Q: So how come you guys never made it? Did you suck, or what?
Neal: “This is an entirely reasonable question to ask, and I’ve thought about it a lot through the years. I’ve come to two conclusions. First, I’m pretty sure we didn’t suck. Second, I’m absolutely certain that Bad Sneakers was doomed from the start.
“In the beginning, it was Ward and Shane’s band. They had a clear vision of the kind of music they were trying to make and that’s one of the things that impressed Marc, Dale and me. Their recordings were very professional, the musicianship was impeccable and they were serious about running the band like a business.
“We, on the other hand, were musical chameleons. Together in various bands for the previous five years, we had explored rock, country rock and Top 40, as well as rhythm and blues.
“The ultimate expression of our experimental bent was a band called All You Can Eat, which savagely lampooned pop icons from John Denver to Patti Smith. While Ward and Shane were studying at the University of Miami music school, we were getting banned from the University of Delaware’s Mitchell Hall theater for having a vegetable fight on stage while wearing ballerina outfits and women’s underwear. Eventually the act achieved a dubious immortality in a series of low-budget videos.
“We even satirized ourselves on occasion. We were adamant about not having day jobs and you pretty much had to play disco music to make a decent living at that time. Dale and I channeled our frustration by writing two spoofs of the scene, ‘Dance ‘Til You Die’ and the 1979 masterpiece ‘Disco Factory.’
“So, the three of us brought a rough but very creative edge to the highly polished sound that Ward and Shane had been working on. Under Ward’s direction as producer of the first album, all these pieces came together as a cohesive sound. I called it the ‘Bad Sneakers meat grinder’ – you put enough harmony vocals and dual guitar leads on any group of songs and they start to sound like they belong together.
“With ‘Sneak Attack’ starting to get noticed, we were off and running. There’s a certain addictive quality to being in a band with your good friends. Each successful live show makes you hungry for bigger and better audiences, and each disappointment is easily rationalized as ‘paying your dues.’ Like with any drug, you’re having too much fun to seriously question what’s actually happening to you.
“Dictatorship is a much more effective way to run a band.” Neal Tillotson, Bad Sneakers drummer
“But underneath, the tensions were brewing. The band, being a democracy – a wonderfully resilient form of government that’s completely inadequate for making artistic decisions – seemed to endlessly debate even the most trivial of details. I’ve since come to believe that benevolent dictatorship is a much more effective way to run a band.
“Despite this fundamental flaw, there was a brief, shining moment when it seemed like the four of us were on the same wavelength. Somehow, on ‘Beat the Meter’ all the disparate elements in Bad Sneakers came together in a rich collection of songs that made sense despite the wide range of themes. You can’t get farther apart than ‘All I Want to Know’ and ‘Blue Light,’ but they are both beautifully crafted examples of the band at its best.
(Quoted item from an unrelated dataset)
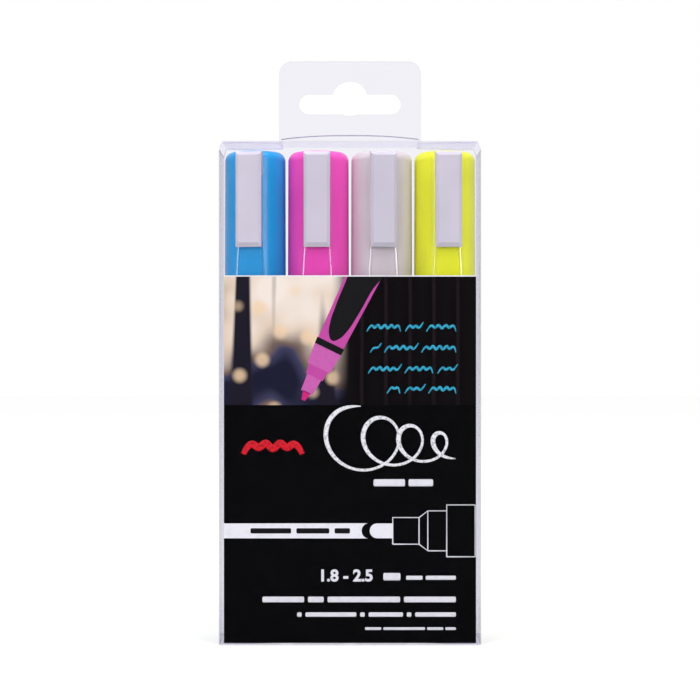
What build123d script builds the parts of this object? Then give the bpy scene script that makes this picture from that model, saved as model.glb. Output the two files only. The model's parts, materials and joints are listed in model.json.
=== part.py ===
"""Hang pack of four liquid chalk markers in a clear folded box.

Millimetres, +Z up, front towards -Y, origin at the middle of the pack's foot.
The markers stand nib up, caps on, clips to the front, each turned a little.
"""

import os

from build123d import *

os.makedirs("parts", exist_ok=True)

# ---------------------------------------------------------------- driving sizes

# The case, folded from one clear sheet.
SHEET = 0.3
FOLD_R = 0.45           # outside radius of the four upright folds
SEAM = 0.05             # air between pieces that lie on each other
LEAN = 0.75             # how far the box draws in at its top corners
LEAN_H = 2.4
FLAP_REACH = 17.8       # dust flaps, from the side wall inwards
FLAP_INSET = 1.05       # a dust flap is this much narrower than the case at each side
FLAP_TAPER = 2.2        # what a dust flap's free end loses at each side
FLAP_BEND_R = 0.6       # bend of a top dust flap
TUCK_H = 12.0           # bottom flap's tuck inside the back panel
LID_INSET = 0.85        # the lid is this much narrower at each side
LID_BEND_R = 3.0        # bend from the lid up into the tab's front ply

# The hang tab, two plies with the same slot.
TAB_W = 42.0
TAB_H = 25.6
TAB_CORNER_R = 4.0
TAB_NOTCH_W = 2.2       # relief in the lid beside the tab
SLOT_L = 30.1
SLOT_H = 6.05
SLOT_ABOVE_LID = 9.85   # underside of the slot above the lid
SLOT_BUMP_R = 5.2
SLOT_BUMP_UP = 1.7      # centre of the bump above the slot's middle

# The printed card behind the front panel.
CARD_AIR = 1.15         # from the card's edge to the side wall
CARD_H = 104.9
CARD_T = 0.35

# Markers in the case, with the angle each is turned to.
CAP_GAP = 0.55          # between neighbouring caps
SIDE_AIR = 0.7          # from an outer cap to the side wall
BACK_AIR = 0.2          # from the caps to the back panel
CLIP_AIR = 0.3          # from the clips to the card's plane
HEADROOM = 1.65         # from the caps to the top dust flaps
TURNED = {"blue": -9.0, "pink": -2.0, "white": 3.0, "yellow": 4.5}

# Barrel and tail plug.
FIT = 0.05              # clearance of pushed-in pieces
RUN = 0.08              # running clearance on the radius
BARREL_R = 7.6
BARREL_WALL = 1.0
BARREL_L = 84.5
PLUG_L = 6.0
PLUG_DISH_R = 4.6       # shallow dish in the plug, to press it home
PLUG_DISH_DEPTH = 1.2

# Front section that holds nib and valve.
SPIGOT_L = 12.0
SPIGOT_WALL = 1.9
GRIP_R = 6.95
GRIP_L = 11.1
SHOULDER_R = 5.6
SHOULDER_L = 5.6
CONE_L = 2.4
NOSE_R = 3.95
NOSE_TIP_R = 3.65
NOSE_L = 7.6
NIB_GUIDE_L = 11.7      # length of the narrow bore that guides the nib

# Bullet nib.
NIB_R = 2.2
NIB_OUT = 6.5
NIB_POINT_L = 3.4       # length of the tapered point
NIB_TIP_R = 1.15

# Pump valve behind the nib.
VALVE_L = 19.0
VALVE_WALL = 1.05
VALVE_FLOOR = 2.0
VALVE_HOLE_R = 1.25
VALVE_UP = 1.0          # valve body above the spigot's foot
STEM_R = 0.85
STEM_COLLAR_R = 3.0
STEM_COLLAR_T = 1.2
STEM_COLLAR_DOWN = 2.0  # top of the collar under the valve body's rim
STEM_HEAD_R = 2.1
STEM_HEAD_H = 1.4
SPRING_R = 2.35         # to the middle of the wire
SPRING_WIRE = 0.4       # side of the square wire
SPRING_TURNS = 3
BALL_D = 4.8

# Cap, with its clip and inner cap.
CAP_L = 56.45
CAP_LIP_R = 8.9
CAP_TOP_R = 8.8
CAP_STRAIGHT_L = 18.0   # from the lip to where the taper starts
CAP_EDGE_R = 2.6
CAP_TOP_T = 2.0
SCOOP_TOP = 47.0        # flat under the clip, heights above the lip
SCOOP_END = 13.5
SCOOP_TOP_R = 8.65      # the flat's distance from the cap's axis
SCOOP_END_R = 7.8
CLIP_W = 7.5
CLIP_DOWN = 0.5         # clip's top below the cap's top
CLIP_END = 28.55        # lower end of the clip above the lip
CLIP_FACE_R = 10.5      # from the cap's axis to the clip's face
CLIP_T = 1.2
CLIP_BEVEL_W = 0.85
CLIP_BEVEL_T = 0.6
CLIP_TOP_BEVEL = 1.1
CLIP_END_BEVEL = 1.3
CLIP_ROOT_H = 6.7
CLIP_TONGUE_W = 5.0
CLIP_TONGUE_H = 3.0
CLIP_TONGUE_L = 1.0     # how deep the tongue sits in the cap's wall
CLIP_BEAD_R = 0.45
INNER_L = 25.0
INNER_LIP_UP = 11.9     # inner cap's lip above the cap's lip
INNER_TOP_T = 1.5

# ---------------------------------------------------------------- worked out

# The case is folded round the row of markers.
pitch = 2 * CAP_LIP_R + CAP_GAP
wall_x = (len(TURNED) * pitch - CAP_GAP) / 2 + SIDE_AIR    # inner face of the side walls
wall_y = (BACK_AIR + CAP_LIP_R + CLIP_FACE_R + CLIP_AIR + CARD_T + SEAM) / 2
case_w = 2 * (wall_x + SHEET)
case_d = 2 * (wall_y + SHEET)
marker_y = wall_y - BACK_AIR - CAP_LIP_R
card_w = 2 * (wall_x - CARD_AIR)
sleeve_foot = SHEET + SEAM
floor_z = sleeve_foot + SHEET + SEAM    # what card and markers stand on
lip_z = floor_z + BARREL_L + SEAM       # caps' lips
flap_z = lip_z + CAP_L + HEADROOM       # underside of the top dust flaps
lid_z = flap_z + SHEET + SEAM           # underside of the lid
case_h = lid_z + SHEET
sleeve_top = lid_z - SEAM
tab_top = case_h + TAB_H
slot_z = case_h + SLOT_ABOVE_LID + SLOT_H / 2

# Heights along a marker, from its foot, and the radii that seat on each other.
barrel_bore_r = BARREL_R - BARREL_WALL
grip_top = BARREL_L + GRIP_L
shoulder_top = grip_top + SHOULDER_L
cone_top = shoulder_top + CONE_L
nose_top = cone_top + NOSE_L
nib_top = nose_top + NIB_OUT
spigot_foot = BARREL_L - SPIGOT_L
spigot_r = barrel_bore_r - FIT
chamber_r = spigot_r - SPIGOT_WALL
guide_foot = nose_top - NIB_GUIDE_L
valve_r = chamber_r - FIT
valve_foot = spigot_foot + VALVE_UP
valve_floor_z = valve_foot + VALVE_FLOOR
nib_foot = valve_foot + VALVE_L - STEM_COLLAR_DOWN
collar_foot = nib_foot - STEM_COLLAR_T
cap_bore_r = GRIP_R + RUN
inner_r = cap_bore_r - FIT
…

“And it’s no coincidence that the authors of those two wildly divergent tunes also resided on opposite sides of the stage in our live performances from 1984 on. Dale and Shane were musical opposites and Marc and I often ended up in the middle of the fray.
“It was clear that once the business of the band started to deteriorate in 1986 after several managerial and creative fiascos, including a botched trip to Japan and the idiotic New York video, there simply wasn’t enough of a shared musical vision to keep us together. There were a number of really fine tunes on ‘Big Ducks,’ including my favorite, ‘Love into Logic,’ but the life had gone out of the band. We had ceased to be a cohesive unit and were just a group of individuals occupying the same space, each imagining a life beyond the confines of the band we had all outgrown. Dale’s leaving set the clock ticking on Bad Sneakers’ inevitable demise.
“What were those big ducks doing in that basement, anyway? Looking for a way out, I suppose.”